» **Problem to solve**:
Among the records that follow, find the line with "mug = mug.makeFillet(root_fillet, [edge" and the line with "obj.matrix_world = world". Set down those lines and all lines between them exactly, without adding anything.

» **Given information**:

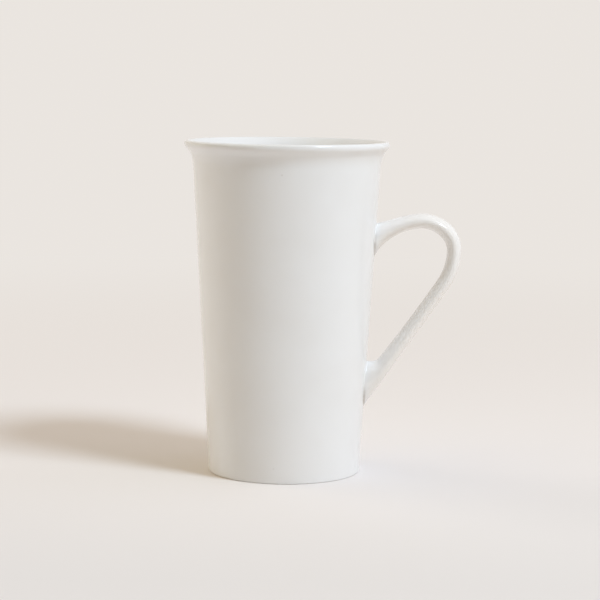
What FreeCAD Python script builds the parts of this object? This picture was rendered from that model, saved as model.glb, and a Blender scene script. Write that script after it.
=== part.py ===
import FreeCAD, Part
import math
import os

# Tall porcelain mug, cast and fired as one piece.
# Millimetres. +Z is up, the foot stands on z = 0 at the origin, and the handle points along +X.

# Body
height = 150.0
rim_diameter = 92.4
foot_diameter = 68.8
flare_overhang = 3.93
flare_height = 11.0
lip_thickness = 2.7
wall = 3.6

# Foot and floor
floor_thickness = 5.0
inner_corner_radius = 9.0
foot_edge_radius = 0.9
foot_ring_width = 4.6
foot_recess_depth = 1.6
foot_recess_corner = 0.7

# Handle: an oval strap that leaves the wall, rises a little, turns down and runs back
handle_top_height = 110.5
handle_bottom_height = 36.8
handle_reach = 75.9
handle_rise_deg = 11.2
handle_top_bend = 13.0
handle_side_bend = 28.0
strap_thickness = 6.5
strap_width = 13.0

# Handle roots: the shares are of the rise's length, and of that spread's length from the wall
root_width = 14.6
root_thickness = 7.1
upper_root_drop = 12.6
upper_root_spread = 0.75
upper_root_knee = 0.25
web_width = 4.0
web_bend = 2.2
root_fillet = 0.5

# Below this distance, two places count as one; the strap's curves along its length are cubic
fit_tolerance = 0.001
smoothness = 3

# The wall's outside is a straight slant from the foot to the neck, where the flare begins
foot_radius = foot_diameter / 2
rim_radius = rim_diameter / 2
lip_radius = lip_thickness / 2
neck_height = height - flare_height
wall_lean = math.atan2(rim_radius - flare_overhang - foot_radius, neck_height)


def point(x, z):
    return FreeCAD.Vector(x, 0, z)


def direction(angle):
    """The unit vector at an angle above +X, in the handle's plane."""
    return point(math.cos(angle), math.sin(angle))


def wall_point(z, depth=0.0):
    """The point at height z on the wall's outside, or a depth into the wall."""
    return point(foot_radius + z * math.tan(wall_lean) - depth / math.cos(wall_lean), z)


def line(start, end):
    return Part.LineSegment(start, end).toShape()


def arc(centre, radius, start_angle, end_angle):
    middle = centre + direction((start_angle + end_angle) / 2) * radius
    start = centre + direction(start_angle) * radius
    end = centre + direction(end_angle) * radius
    return Part.Arc(start, middle, end).toShape()


def angle_of(vector):
    return math.atan2(vector.z, vector.x)


def joined(edges):
    """Arcs and lines in order, with a straight line wherever one edge ends short of the next."""
    ends = [(edge.valueAt(edge.FirstParameter), edge.valueAt(edge.LastParameter)) for edge in edges]
    outline = []
    for index, edge in enumerate(edges):
        outline.append(edge)
        gap_start = ends[index][1]
        gap_end = ends[(index + 1) % len(ends)][0]
        if gap_start.distanceToPoint(gap_end) > fit_tolerance:
            outline.append(line(gap_start, gap_end))
    return Part.Wire(outline)


# Body of revolution, walked from the middle of the underside outwards, up and back down inside
outward = direction(-wall_lean)
lip_centre = point(rim_radius - lip_radius, height - lip_radius)


def flare_arc(neck, lip_side):
    """The arc that leaves the slant at its neck and runs smoothly into the round lip.

    lip_side is 1 for the outside, where the lip lies outside this arc's circle, and -1 for the inside.
    """
    offset = neck - lip_centre
    radius = (offset.dot(offset) - lip_radius ** 2) / (2 * (lip_side * lip_radius - offset.dot(outward)))
    centre = neck + outward * radius
    return centre, radius, angle_of(lip_centre - centre)


outer_neck = wall_point(neck_height)
inner_neck = outer_neck - outward * wall
outer_flare_centre, outer_flare_radius, outer_flare_end = flare_arc(outer_neck, 1)
inner_flare_centre, inner_flare_radius, inner_flare_end = flare_arc(inner_neck, -1)
neck_angle = math.pi - wall_lean

foot_edge_centre = wall_point(foot_edge_radius, foot_edge_radius)
ring_inner_radius = foot_radius - foot_ring_width
floor_height = foot_recess_depth + floor_thickness
inner_corner_centre = wall_point(floor_height + inner_corner_radius, wall + inner_corner_radius)
recess_edge_centre = point(ring_inner_radius + foot_recess_corner, foot_recess_corner)
recess_corner_centre = point(ring_inner_radius - foot_recess_corner, foot_recess_depth - foot_recess_corner)

section = joined([
    line(point(0, floor_height), point(0, foot_recess_depth)),
    arc(recess_corner_centre, foot_recess_corner, math.pi / 2, 0),
    arc(recess_edge_centre, foot_recess_corner, math.pi, math.pi * 1.5),
    arc(foot_edge_centre, foot_edge_radius, -math.pi / 2, -wall_lean),
    arc(outer_flare_centre, outer_flare_radius, neck_angle, outer_flare_end),
    arc(lip_centre, lip_radius, outer_flare_end - math.pi, inner_flare_end),
    arc(inner_flare_centre, inner_flare_radius, inner_flare_end, neck_angle),
    arc(inner_corner_centre, inner_corner_radius, -wall_lean, -math.pi / 2),
])
cup = Part.Face(section).revolve(point(0, 0), point(0, 1), 360)
cup.rotate(point(0, 0), point(0, 1), 180)  # so that the surface's own seam lies away from the handle


# Handle centreline in the plane y = 0: a straight rise, a tight bend, a slack bend and a straight run
strap_half = strap_thickness / 2
rise = math.radians(handle_rise_deg)
rise_direction = direction(rise)
rise_normal = direction(rise + math.pi / 2)
top_start = wall_point(handle_top_height)
run_end = wall_point(handle_bottom_height)
rise_end_x = handle_reach - handle_top_bend * (1 + math.sin(rise))
rise_end = top_start + rise_direction * ((rise_end_x - top_start.x) / math.cos(rise))
top_bend_centre = rise_end - rise_normal * handle_top_bend
side_bend_centre = point(handle_reach - handle_side_bend, top_bend_centre.z)
to_run_end = side_bend_centre - run_end
run_lean = math.atan2(to_run_end.z, -to_run_end.x) - math.acos(handle_side_bend / to_run_end.Length)
run_normal = direction(-run_lean)
run_direction = direction(-run_lean - math.pi / 2)
run_start = side_bend_centre + run_normal * handle_side_bend


def between(start, end, share):
    return start + (end - start) * share


def eased(start, corner, end, share):
    """A point on the smooth bend that leaves start towards the corner and comes from it into end."""
    return between(between(start, corner, share), between(corner, end, share), share)


def on_wall(start, heading):
    """Where the straight line from start along a heading meets the wall's outside."""
    return start + heading * ((wall_point(0) - start).dot(outward) / heading.dot(outward))


def oval(inner, outer, width):
    """One of the ovals that shape the strap: its middle, its half across and its half width."""
    return (outer + inner) * 0.5, (outer - inner) * 0.5, FreeCAD.Vector(0, width / 2, 0)


def strap_through(ovals):
    """A solid strap, oval all the way, drawn smoothly along a row of ovals."""
    poles = []
    weights = []
    for eighth in range(9):
        angle = eighth * math.pi / 4
        weight = 1 if eighth % 2 == 0 else math.cos(math.pi / 4)
        poles.append([middle + across * (math.cos(angle) / weight) + sideways * (math.sin(angle) / weight)
                      for middle, across, sideways in ovals])
        weights.append([weight] * len(ovals))
    spans = len(ovals) - smoothness
    surface = Part.BSplineSurface()
    surface.buildFromPolesMultsKnots(
        poles, [3, 2, 2, 2, 3], [smoothness + 1] + [1] * (spans - 1) + [smoothness + 1],
        [0, 1, 2, 3, 4], list(range(spans + 1)), False, False, 2, smoothness, weights)
    side = surface.toShape()
    caps = [Part.Face(Part.Wire(surface.vIso(end).toShape())) for end in (0, spans)]
    shell = Part.Shell([side] + caps)
    shell.sewShape()
    solid = Part.Solid(shell)
    if solid.Volume < 0:
        solid.reverse()
    return solid


def bend_oval(centre, radius, angle):
    """The plain strap's section at an angle round a bend."""
    inner = centre + direction(angle) * (radius - strap_half)
    outer = centre + direction(angle) * (radius + strap_half)
    return oval(inner, outer, strap_width)


# Upper root: the strap's underside spreads down the wall, and its top runs straight in
spread = (rise_end - top_start).Length * upper_root_spread
over_start = top_start + rise_direction * spread + rise_normal * strap_half
over_end = on_wall(over_start, rise_direction)
under_start = over_start - rise_normal * strap_thickness
under_knee = under_start - rise_direction * (spread * (1 - upper_root_knee))
under_end = wall_point(handle_top_height - upper_root_drop)


def upper_root_oval(share):
    """The section a share of the way from where the spread starts to the wall."""
    return oval(eased(under_start, under_knee, under_end, share),
                between(over_start, over_end, share),
                between(strap_width, root_width, share))


# Lower root: the run goes straight into the wall, and a level web closes the sharp corner above it
corner = on_wall(run_end - run_normal * (root_thickness / 2), run_direction)
web_height = corner.z + web_width / (math.tan(run_lean) - math.tan(wall_lean))
web_end = wall_point(web_height)
web_corner = web_end + point(web_width, 0)
web_start = web_corner - run_direction * web_bend
run_inner_start = run_start - run_normal * strap_half
run_outer_start = run_start + run_normal * strap_half
run_outer_web = web_start + run_normal * root_thickness
run_outer_end = on_wall(run_outer_web, run_direction)


def run_oval(share):
    """The section a share of the way from the side bend to the web."""
    return oval(between(run_inner_start, web_start, share),
                between(run_outer_start, run_outer_web, share),
                between(strap_width, root_width, share))


def lower_root_oval(share):
    """The section a share of the way from where the web starts to the wall."""
    return oval(eased(web_start, web_corner, web_end, share),
                between(run_outer_web, run_outer_end, share),
                root_width)


# The strap's hidden ends lie deep enough in the wall to be cut off clean
hidden_length = 3 * wall
under_heading = (under_end - under_knee).normalize()
upper_end = oval(under_end + under_heading * hidden_length,
                 over_end - rise_direction * hidden_length, root_width)
lower_end = oval(web_end - point(hidden_length, 0),
                 run_outer_end + run_direction * hidden_length, root_width)

quarters = (0, 0.25, 0.5, 0.75, 1)
eighths = [step / 8 for step in range(9)]
ovals = [upper_end]
ovals += [upper_root_oval(1 - share) for share in quarters]
ovals += [bend_oval(top_bend_centre, handle_top_bend, (rise + math.pi / 2) * (1 - share))
          for share in eighths]
ovals += [bend_oval(side_bend_centre, handle_side_bend, -run_lean * share)
          for share in quarters[1:]]
ovals += [run_oval(share) for share in quarters[1:-1]]
ovals += [lower_root_oval(share) for share in quarters]
ovals += [lower_end]
strap = strap_through(ovals)

# The strap stops half-way through the wall, so that nothing of it shows inside
wall_core = Part.makeCone(wall_point(0, wall / 2).x, wall_point(neck_height, wall / 2).x, neck_height)
mug = cup.fuse(strap.cut(wall_core))


def near_root(place):
    """Whether a place lies on the wall's outside, on the handle's side and no further round than it."""
    off_wall = math.hypot(place.x, place.y) - wall_point(place.z).x
    return abs(off_wall) < fit_tolerance and place.x > 0 and abs(place.y) < root_width


def at_root(edge):
    """Whether an edge is one where the strap's surface meets the wall."""
    shares = [between(edge.FirstParameter, edge.LastParameter, share) for share in quarters]
    return all(near_root(edge.valueAt(share)) for share in shares)


mug = mug.makeFillet(root_fillet, [edge for edge in mug.Edges if at_root(edge)])

os.makedirs("parts", exist_ok=True)
mug.exportStep("parts/mug.step")
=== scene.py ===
import math

import bpy
from mathutils import Matrix, Vector


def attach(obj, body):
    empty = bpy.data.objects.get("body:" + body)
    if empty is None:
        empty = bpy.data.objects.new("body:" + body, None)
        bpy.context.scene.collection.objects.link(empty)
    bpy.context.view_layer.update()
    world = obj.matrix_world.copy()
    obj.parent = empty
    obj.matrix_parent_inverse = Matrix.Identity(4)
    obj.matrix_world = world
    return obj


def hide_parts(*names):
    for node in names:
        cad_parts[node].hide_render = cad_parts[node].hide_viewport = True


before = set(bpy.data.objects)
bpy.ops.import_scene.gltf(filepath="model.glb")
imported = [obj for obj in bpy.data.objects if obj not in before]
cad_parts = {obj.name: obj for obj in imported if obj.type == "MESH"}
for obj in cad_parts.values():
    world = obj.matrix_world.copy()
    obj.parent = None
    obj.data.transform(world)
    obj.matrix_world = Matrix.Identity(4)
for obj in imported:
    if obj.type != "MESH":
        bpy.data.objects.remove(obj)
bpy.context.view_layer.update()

bpy.ops.object.select_all(action='DESELECT')


# Cup. The mug is slip-cast porcelain, so its wall is one even skin that leans outwards, flares to a
# full round lip and turns over a soft corner into the floor. The mould's turned shape is drawn here as
# half a section in the plane y = 0 and then spun round the axis, as the mould's master was.
MM = 0.001
FOOT_RADIUS, RIM_RADIUS, HEIGHT = 34.4, 46.2, 150.0
NECK_HEIGHT, NECK_RADIUS, WALL, LIP_RADIUS = 139.0, 42.27, 3.6, 1.35
RECESS, RING_INSIDE, RECESS_EDGE = 1.6, 29.8, 0.7
RING_END, FOOT_EDGE_CENTRE, FOOT_EDGE = 32.3, 33.83, 0.6
FLOOR, INNER_CORNER = 6.6, 9.0
LEAN = math.atan2(NECK_RADIUS - FOOT_RADIUS, NECK_HEIGHT)
FIRST_ROW, ROW_HEIGHT, ROWS = 3.5, 4.5, 30
AROUND = 64


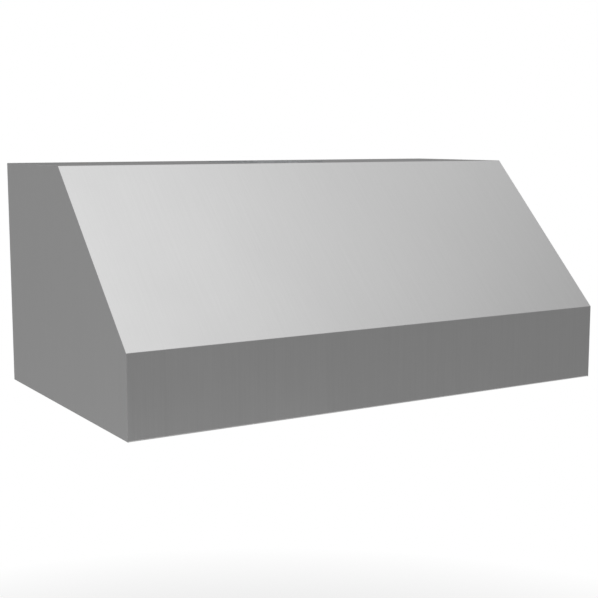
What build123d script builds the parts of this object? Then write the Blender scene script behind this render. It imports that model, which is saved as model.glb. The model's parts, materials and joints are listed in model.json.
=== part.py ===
from build123d import *
import math
import os

# A wall-mounted canopy range hood, in millimetres.
# While it is modelled, x runs along the width from the middle, y = 0 is the wall face with the
# front at negative y, and z = 0 is the bottom rim. Each piece is moved on export so that the
# origin is the middle of the wall screw pattern.

# Canopy shell
WIDTH = 1066.8
DEPTH = 609.6
HEIGHT = 457.2
TOP_DEPTH = 304.8
LIP = 152.4
SHEET = 1.2
BEND = 1.2
GROUND_CORNER = 0.8
SHELL_FLANGE = 20.0
HEM = 38.0
HEM_RETURN = 12.0
LAP = 6.0
SEAT = 0.3
CUT_PAST = 1.0

# Wall screws
WALL_SCREW_SPACING_X = 812.8
WALL_SCREW_SPACING_Z = 254.0
WALL_SCREW_LOW = 130.0
WALL_HOLE_RADIUS = 4.0

# Light panel and filter rail
LIGHT_PANEL_Z = 72.0
LIGHT_PANEL_DEPTH = 130.0
RAIL_CLEARANCE = 3.4
RAIL_LEDGE = 14.0
PANEL_FLANGE = 14.0

# Filters, each hung on two pegs near its rear edge
FILTER_COUNT = 3
FILTER_GAP = 8.0
SIDE_STRIP = 30.4
FILTER_THICK = 16.0
FILTER_TILT = 6.0
FILTER_WALL = 1.0
FILTER_CHANNEL = 14.0
FILTER_FRONT_CHANNEL = 32.0
PIVOT_Y = -110.0
PIVOT_Z = 60.0
PIVOT_RISE = 4.0
PIVOT_OVERHANG = 14.0
PEG_RADIUS = 3.0
PEG_FIT = 0.06
PEG_LENGTH = 2.9
BAFFLE_SHEET = 0.8
BAFFLE_WIDTH = 20.0
BAFFLE_PITCH = 30.0
BAFFLE_LEG = 8.5
WEEP_RADIUS = 2.5
WEEP_COUNT = 6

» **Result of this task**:
mug = mug.makeFillet(root_fillet, [edge for edge in mug.Edges if at_root(edge)])

os.makedirs("parts", exist_ok=True)
mug.exportStep("parts/mug.step")
=== scene.py ===
import math

import bpy
from mathutils import Matrix, Vector


def attach(obj, body):
    empty = bpy.data.objects.get("body:" + body)
    if empty is None:
        empty = bpy.data.objects.new("body:" + body, None)
        bpy.context.scene.collection.objects.link(empty)
    bpy.context.view_layer.update()
    world = obj.matrix_world.copy()
    obj.parent = empty
    obj.matrix_parent_inverse = Matrix.Identity(4)
    obj.matrix_world = world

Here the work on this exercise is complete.